Input for this task.
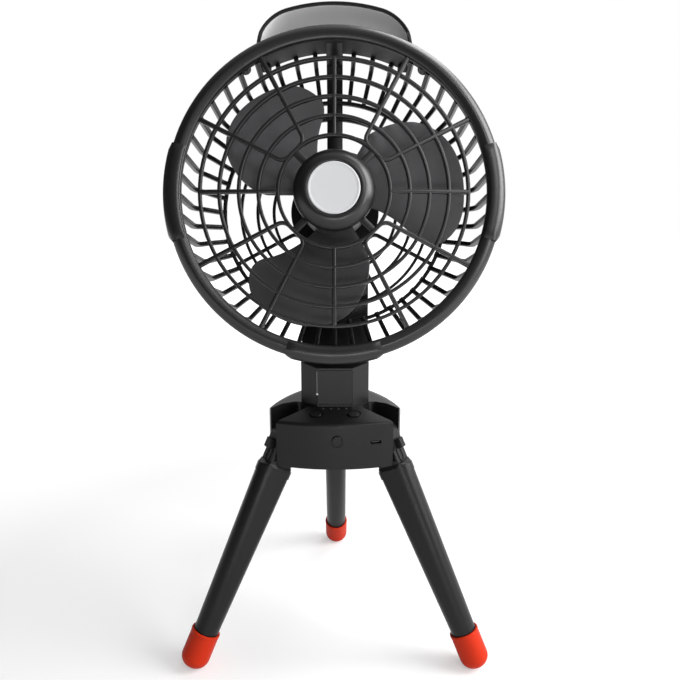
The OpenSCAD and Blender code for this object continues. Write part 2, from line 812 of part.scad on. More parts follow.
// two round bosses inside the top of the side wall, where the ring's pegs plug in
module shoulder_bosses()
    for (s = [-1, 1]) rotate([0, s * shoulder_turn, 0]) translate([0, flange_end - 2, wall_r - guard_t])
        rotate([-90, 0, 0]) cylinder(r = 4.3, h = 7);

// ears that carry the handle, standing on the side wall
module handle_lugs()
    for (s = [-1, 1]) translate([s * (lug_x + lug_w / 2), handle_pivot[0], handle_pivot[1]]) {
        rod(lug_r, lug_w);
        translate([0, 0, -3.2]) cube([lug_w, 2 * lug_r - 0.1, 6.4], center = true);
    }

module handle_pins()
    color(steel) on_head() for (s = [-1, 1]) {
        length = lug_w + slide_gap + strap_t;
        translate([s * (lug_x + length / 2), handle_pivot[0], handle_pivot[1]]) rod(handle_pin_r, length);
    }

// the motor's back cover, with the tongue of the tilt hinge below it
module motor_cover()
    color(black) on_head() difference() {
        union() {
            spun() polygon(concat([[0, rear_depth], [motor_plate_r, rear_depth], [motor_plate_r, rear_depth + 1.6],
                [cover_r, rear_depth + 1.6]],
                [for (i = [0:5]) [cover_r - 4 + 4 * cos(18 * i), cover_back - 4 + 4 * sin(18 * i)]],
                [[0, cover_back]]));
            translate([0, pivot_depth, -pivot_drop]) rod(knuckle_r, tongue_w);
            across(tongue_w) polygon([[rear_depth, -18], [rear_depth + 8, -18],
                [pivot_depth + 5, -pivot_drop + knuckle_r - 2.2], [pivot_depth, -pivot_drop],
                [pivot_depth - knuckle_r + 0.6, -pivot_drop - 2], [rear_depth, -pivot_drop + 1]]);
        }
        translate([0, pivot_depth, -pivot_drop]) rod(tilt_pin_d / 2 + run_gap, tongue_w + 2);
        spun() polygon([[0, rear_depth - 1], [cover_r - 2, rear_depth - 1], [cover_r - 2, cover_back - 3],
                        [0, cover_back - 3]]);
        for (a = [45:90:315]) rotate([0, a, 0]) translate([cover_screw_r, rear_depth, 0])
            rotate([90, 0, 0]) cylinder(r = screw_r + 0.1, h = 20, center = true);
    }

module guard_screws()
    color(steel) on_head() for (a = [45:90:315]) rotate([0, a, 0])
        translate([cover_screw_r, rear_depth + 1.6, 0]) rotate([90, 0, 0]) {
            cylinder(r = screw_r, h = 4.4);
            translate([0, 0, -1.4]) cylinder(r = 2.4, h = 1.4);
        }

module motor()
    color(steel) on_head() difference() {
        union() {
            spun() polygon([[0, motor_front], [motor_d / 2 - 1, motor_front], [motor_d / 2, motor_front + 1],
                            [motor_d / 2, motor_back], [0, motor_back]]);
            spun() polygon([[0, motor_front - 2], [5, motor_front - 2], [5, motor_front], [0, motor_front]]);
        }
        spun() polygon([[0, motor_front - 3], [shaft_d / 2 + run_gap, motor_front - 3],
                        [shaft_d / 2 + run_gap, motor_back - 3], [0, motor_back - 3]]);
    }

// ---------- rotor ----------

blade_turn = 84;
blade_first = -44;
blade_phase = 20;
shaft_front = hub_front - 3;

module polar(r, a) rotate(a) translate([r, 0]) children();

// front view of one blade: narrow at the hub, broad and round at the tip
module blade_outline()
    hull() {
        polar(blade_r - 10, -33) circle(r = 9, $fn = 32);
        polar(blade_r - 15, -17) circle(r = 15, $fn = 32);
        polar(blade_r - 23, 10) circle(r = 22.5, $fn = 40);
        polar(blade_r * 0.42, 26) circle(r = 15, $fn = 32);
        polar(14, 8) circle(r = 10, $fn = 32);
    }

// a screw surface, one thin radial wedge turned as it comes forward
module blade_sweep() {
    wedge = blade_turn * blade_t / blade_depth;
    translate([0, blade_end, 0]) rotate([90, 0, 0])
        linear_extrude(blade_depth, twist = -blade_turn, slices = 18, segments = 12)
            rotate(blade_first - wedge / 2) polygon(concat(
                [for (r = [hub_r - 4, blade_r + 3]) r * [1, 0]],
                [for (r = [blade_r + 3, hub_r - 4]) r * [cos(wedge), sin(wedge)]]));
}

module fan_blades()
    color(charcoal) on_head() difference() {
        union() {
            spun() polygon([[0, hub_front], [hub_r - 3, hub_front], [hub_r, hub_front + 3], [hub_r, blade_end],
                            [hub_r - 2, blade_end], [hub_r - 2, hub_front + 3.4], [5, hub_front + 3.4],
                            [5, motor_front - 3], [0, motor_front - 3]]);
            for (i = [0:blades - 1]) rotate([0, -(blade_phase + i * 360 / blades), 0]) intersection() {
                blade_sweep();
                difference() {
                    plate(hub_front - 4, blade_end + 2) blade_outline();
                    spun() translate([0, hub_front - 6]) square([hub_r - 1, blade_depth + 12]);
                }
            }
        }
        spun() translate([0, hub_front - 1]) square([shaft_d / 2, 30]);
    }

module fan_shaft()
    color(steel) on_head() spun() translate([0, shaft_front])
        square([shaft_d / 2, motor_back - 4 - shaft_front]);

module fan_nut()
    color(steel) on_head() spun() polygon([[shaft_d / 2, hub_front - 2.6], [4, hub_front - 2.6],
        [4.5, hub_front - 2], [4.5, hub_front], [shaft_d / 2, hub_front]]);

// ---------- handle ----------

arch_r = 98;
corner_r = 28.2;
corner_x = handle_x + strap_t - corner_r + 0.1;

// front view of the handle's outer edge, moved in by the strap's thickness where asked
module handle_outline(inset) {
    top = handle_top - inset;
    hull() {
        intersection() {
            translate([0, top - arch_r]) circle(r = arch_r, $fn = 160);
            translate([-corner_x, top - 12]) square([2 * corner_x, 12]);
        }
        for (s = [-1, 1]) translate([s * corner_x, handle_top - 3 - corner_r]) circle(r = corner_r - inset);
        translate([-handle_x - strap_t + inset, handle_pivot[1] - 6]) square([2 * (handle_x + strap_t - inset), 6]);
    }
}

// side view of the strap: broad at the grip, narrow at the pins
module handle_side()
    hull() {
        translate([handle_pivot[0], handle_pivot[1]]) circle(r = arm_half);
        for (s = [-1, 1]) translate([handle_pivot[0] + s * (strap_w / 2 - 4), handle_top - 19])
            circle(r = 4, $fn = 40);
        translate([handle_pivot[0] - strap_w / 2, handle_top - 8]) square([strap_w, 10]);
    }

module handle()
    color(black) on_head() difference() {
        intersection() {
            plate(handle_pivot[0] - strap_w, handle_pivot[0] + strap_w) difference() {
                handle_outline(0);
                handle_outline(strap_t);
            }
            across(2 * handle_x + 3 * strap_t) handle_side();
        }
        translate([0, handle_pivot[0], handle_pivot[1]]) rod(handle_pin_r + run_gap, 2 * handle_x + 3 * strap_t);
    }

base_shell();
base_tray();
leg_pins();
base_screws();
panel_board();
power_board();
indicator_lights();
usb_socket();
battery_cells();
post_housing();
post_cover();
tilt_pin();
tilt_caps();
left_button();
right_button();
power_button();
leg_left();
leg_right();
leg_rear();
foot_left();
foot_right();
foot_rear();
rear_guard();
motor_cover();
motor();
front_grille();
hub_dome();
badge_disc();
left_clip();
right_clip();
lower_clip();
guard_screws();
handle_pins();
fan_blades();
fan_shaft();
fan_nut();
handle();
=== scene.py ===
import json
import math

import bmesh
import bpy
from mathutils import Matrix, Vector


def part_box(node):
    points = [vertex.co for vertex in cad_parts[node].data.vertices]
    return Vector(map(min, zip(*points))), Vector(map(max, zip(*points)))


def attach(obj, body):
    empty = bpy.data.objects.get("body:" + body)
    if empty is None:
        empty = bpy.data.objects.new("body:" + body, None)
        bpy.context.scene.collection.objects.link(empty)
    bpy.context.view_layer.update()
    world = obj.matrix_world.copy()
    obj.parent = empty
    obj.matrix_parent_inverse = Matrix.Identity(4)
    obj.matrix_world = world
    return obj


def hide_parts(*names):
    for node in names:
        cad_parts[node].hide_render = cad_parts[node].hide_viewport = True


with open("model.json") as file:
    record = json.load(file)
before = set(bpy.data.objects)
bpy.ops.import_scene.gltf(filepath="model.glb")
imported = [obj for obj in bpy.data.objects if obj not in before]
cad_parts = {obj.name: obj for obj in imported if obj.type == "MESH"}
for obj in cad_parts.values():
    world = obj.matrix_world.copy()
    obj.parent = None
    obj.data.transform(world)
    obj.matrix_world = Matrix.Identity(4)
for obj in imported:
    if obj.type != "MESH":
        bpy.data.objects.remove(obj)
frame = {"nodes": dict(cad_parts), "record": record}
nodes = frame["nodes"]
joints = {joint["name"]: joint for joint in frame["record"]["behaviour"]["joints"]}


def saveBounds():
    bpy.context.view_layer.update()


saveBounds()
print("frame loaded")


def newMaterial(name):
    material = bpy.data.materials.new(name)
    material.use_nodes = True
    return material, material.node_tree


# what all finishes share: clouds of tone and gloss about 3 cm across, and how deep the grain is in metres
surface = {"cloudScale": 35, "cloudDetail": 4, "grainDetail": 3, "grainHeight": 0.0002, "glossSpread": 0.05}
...
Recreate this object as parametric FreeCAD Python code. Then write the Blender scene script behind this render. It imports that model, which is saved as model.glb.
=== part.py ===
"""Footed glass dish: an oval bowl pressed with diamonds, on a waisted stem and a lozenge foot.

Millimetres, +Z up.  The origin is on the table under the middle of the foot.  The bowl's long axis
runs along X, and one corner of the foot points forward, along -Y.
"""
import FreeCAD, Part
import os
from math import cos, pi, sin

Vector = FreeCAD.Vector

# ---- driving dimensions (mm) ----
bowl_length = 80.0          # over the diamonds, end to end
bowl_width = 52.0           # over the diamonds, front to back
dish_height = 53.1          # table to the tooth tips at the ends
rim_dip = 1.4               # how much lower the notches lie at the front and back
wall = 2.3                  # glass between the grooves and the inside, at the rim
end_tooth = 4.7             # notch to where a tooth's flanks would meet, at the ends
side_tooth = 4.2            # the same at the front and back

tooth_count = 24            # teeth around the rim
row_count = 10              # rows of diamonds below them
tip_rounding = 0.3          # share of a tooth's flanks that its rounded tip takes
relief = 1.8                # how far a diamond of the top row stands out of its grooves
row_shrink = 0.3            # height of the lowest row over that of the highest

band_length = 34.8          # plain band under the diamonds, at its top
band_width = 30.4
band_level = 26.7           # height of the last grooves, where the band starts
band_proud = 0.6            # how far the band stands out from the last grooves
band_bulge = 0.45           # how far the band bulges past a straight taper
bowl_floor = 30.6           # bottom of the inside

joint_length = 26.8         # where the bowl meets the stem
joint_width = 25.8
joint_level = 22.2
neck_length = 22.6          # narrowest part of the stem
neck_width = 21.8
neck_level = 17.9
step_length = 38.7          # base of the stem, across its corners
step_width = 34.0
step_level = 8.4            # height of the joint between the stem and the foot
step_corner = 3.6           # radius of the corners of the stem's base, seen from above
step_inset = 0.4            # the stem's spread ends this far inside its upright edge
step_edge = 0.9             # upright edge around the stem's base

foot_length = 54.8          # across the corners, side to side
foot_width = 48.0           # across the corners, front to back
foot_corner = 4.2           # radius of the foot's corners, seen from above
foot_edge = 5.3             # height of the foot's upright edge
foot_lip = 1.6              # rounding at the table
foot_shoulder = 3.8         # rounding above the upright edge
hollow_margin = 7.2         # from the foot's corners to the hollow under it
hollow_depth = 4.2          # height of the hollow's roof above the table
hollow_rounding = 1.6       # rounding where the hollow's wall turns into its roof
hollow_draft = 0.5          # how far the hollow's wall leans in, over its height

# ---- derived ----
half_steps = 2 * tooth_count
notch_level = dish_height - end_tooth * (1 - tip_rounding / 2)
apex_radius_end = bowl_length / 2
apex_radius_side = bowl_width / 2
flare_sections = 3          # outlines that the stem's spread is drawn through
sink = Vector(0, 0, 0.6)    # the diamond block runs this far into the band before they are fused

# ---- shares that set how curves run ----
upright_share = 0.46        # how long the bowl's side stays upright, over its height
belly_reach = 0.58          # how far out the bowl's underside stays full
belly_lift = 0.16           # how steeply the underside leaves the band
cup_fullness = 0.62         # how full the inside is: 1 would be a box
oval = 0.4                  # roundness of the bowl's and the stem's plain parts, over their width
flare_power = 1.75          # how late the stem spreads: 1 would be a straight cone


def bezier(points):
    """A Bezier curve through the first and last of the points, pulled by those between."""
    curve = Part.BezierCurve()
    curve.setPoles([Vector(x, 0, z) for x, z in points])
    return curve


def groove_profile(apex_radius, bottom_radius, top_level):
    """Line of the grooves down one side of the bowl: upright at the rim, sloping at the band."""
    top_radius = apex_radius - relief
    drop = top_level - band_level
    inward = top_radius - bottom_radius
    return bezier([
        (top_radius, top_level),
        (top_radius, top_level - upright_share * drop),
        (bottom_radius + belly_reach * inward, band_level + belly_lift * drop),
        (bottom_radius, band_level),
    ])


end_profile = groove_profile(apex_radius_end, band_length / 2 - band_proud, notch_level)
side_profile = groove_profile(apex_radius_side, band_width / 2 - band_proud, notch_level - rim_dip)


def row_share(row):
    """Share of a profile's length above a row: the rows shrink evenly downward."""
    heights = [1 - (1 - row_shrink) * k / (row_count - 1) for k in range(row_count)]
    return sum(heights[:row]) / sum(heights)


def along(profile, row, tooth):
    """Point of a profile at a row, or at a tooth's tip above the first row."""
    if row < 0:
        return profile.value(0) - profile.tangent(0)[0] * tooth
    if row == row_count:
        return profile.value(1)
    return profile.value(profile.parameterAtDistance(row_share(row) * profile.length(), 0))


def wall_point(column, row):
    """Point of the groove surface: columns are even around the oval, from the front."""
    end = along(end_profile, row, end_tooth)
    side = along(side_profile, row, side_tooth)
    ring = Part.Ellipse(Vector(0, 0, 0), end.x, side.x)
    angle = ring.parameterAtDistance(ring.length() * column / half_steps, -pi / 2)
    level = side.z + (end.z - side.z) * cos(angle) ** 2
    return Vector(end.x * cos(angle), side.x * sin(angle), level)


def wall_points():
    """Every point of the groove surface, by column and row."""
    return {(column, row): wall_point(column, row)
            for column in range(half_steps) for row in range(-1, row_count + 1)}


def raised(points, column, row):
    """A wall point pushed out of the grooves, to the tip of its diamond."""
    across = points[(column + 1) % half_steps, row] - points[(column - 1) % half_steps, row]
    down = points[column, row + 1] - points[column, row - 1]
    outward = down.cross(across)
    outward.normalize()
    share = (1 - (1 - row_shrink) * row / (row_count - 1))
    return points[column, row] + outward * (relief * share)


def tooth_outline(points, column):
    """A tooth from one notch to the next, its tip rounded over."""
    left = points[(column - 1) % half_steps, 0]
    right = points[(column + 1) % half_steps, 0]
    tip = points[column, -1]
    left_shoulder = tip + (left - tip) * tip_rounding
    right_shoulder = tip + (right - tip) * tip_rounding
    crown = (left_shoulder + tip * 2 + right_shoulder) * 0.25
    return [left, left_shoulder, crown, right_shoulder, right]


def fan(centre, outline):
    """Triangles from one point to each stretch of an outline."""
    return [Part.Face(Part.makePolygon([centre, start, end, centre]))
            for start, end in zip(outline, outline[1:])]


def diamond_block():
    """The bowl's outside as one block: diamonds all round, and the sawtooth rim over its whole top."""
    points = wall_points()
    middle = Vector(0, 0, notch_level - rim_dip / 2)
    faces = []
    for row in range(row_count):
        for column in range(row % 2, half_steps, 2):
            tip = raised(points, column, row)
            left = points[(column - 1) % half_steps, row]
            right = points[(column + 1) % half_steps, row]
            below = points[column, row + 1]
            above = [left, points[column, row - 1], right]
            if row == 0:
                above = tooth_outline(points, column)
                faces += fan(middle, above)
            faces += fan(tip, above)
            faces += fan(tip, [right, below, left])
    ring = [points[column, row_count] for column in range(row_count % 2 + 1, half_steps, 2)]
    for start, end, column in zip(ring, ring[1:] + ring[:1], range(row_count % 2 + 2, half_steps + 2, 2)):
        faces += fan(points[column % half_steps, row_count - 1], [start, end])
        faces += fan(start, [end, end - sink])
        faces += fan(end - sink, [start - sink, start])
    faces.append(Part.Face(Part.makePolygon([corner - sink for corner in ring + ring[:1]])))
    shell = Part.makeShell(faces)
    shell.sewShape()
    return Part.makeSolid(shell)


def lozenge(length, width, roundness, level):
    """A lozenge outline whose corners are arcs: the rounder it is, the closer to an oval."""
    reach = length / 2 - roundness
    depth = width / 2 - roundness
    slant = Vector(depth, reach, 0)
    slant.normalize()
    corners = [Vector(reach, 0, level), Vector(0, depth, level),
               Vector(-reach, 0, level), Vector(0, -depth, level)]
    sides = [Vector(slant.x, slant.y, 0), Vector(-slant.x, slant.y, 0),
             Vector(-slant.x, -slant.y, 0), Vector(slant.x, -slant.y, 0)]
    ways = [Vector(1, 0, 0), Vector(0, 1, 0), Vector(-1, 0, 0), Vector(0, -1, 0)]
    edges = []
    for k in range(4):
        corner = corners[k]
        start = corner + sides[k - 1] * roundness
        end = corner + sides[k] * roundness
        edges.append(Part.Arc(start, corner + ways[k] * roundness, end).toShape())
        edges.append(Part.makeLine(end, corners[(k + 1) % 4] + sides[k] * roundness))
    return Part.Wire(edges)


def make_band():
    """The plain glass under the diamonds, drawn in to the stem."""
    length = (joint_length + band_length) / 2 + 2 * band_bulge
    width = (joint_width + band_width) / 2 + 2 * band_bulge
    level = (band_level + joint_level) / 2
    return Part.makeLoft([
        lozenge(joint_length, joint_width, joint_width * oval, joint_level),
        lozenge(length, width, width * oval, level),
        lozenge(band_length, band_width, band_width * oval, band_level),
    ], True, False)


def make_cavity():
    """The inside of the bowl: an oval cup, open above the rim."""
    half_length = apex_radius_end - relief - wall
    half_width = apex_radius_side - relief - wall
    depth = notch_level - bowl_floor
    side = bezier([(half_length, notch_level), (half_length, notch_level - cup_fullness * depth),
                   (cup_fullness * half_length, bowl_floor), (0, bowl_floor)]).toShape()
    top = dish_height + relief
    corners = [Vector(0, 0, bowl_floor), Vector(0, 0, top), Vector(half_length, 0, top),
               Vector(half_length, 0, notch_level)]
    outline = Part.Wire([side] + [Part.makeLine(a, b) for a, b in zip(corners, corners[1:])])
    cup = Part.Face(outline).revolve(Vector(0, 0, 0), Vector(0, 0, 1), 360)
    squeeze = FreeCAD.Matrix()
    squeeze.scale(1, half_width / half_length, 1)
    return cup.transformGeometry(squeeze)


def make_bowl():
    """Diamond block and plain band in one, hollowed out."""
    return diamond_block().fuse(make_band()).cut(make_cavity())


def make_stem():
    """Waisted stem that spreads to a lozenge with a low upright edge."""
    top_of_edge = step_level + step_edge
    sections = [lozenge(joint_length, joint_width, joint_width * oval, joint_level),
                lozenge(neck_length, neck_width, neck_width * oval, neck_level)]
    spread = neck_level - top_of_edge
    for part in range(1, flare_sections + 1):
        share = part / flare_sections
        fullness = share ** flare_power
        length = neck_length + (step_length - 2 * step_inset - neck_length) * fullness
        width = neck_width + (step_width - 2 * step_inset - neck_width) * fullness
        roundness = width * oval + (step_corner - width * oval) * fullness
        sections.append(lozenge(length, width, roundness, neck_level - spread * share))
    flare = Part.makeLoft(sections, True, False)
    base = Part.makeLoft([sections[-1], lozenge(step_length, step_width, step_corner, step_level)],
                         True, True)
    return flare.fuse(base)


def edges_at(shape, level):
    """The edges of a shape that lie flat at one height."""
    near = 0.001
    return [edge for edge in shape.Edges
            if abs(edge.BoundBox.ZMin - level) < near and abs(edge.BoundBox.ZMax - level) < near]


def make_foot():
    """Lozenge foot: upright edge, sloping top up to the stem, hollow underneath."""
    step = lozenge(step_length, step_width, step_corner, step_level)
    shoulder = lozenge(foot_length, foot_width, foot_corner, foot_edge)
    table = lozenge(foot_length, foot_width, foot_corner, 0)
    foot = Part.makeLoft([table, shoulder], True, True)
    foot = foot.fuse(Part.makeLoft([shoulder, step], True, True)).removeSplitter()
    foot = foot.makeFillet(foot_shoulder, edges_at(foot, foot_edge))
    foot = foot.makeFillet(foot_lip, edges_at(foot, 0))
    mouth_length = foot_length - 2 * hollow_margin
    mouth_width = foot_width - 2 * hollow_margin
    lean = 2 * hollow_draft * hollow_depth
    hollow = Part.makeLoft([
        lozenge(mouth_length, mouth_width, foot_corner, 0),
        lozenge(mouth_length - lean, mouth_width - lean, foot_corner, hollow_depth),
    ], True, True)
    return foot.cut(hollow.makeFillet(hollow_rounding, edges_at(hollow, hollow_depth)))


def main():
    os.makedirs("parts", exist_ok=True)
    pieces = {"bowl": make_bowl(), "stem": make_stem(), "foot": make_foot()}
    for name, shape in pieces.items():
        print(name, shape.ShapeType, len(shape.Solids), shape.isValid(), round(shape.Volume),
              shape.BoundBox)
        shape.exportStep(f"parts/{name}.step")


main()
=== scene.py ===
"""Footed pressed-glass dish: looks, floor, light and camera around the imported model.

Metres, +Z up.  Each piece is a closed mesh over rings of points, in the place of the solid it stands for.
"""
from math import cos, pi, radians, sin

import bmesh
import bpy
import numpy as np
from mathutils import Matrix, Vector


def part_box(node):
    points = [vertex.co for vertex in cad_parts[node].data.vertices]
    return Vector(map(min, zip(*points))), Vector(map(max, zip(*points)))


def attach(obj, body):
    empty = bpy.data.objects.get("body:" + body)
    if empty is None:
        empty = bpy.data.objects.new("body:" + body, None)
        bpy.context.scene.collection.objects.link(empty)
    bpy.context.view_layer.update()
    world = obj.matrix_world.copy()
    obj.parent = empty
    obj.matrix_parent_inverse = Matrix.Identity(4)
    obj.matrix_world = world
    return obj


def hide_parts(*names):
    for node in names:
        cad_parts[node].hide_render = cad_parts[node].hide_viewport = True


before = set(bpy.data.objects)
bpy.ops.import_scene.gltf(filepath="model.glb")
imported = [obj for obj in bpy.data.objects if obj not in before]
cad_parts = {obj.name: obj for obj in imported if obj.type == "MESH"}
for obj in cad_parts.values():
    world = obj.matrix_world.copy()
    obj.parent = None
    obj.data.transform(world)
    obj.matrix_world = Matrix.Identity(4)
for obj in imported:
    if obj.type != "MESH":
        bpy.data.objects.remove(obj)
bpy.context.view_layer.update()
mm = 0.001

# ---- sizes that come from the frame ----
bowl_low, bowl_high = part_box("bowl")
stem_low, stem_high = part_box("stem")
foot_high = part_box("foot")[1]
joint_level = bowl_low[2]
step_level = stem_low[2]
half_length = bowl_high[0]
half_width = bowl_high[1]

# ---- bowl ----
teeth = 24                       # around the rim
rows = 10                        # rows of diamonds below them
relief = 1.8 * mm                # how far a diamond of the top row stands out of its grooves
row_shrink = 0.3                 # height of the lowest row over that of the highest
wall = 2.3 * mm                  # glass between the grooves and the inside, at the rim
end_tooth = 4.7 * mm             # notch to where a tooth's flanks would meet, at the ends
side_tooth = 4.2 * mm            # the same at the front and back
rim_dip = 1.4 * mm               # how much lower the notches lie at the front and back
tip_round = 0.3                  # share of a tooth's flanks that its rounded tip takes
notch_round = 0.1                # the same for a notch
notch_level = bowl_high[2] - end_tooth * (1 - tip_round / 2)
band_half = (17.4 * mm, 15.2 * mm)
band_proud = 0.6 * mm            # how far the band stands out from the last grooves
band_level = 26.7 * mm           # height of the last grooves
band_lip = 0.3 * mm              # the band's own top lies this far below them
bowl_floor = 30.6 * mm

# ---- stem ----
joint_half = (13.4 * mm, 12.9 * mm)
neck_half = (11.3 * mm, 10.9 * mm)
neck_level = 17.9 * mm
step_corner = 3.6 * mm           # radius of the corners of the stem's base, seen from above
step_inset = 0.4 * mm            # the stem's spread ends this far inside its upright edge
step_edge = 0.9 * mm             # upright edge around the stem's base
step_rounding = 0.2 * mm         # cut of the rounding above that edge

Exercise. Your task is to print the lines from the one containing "battery_cells();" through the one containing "record = json.load(file)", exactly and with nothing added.

Full response.
battery_cells();
post_housing();
post_cover();
tilt_pin();
tilt_caps();
left_button();
right_button();
power_button();
leg_left();
leg_right();
leg_rear();
foot_left();
foot_right();
foot_rear();
rear_guard();
motor_cover();
motor();
front_grille();
hub_dome();
badge_disc();
left_clip();
right_clip();
lower_clip();
guard_screws();
handle_pins();
fan_blades();
fan_shaft();
fan_nut();
handle();
=== scene.py ===
import json
import math

import bmesh
import bpy
from mathutils import Matrix, Vector


def part_box(node):
    points = [vertex.co for vertex in cad_parts[node].data.vertices]
    return Vector(map(min, zip(*points))), Vector(map(max, zip(*points)))


def attach(obj, body):
    empty = bpy.data.objects.get("body:" + body)
    if empty is None:
        empty = bpy.data.objects.new("body:" + body, None)
        bpy.context.scene.collection.objects.link(empty)
    bpy.context.view_layer.update()
    world = obj.matrix_world.copy()
    obj.parent = empty
    obj.matrix_parent_inverse = Matrix.Identity(4)
    obj.matrix_world = world
    return obj


def hide_parts(*names):
    for node in names:
        cad_parts[node].hide_render = cad_parts[node].hide_viewport = True


with open("model.json") as file:
    record = json.load(file)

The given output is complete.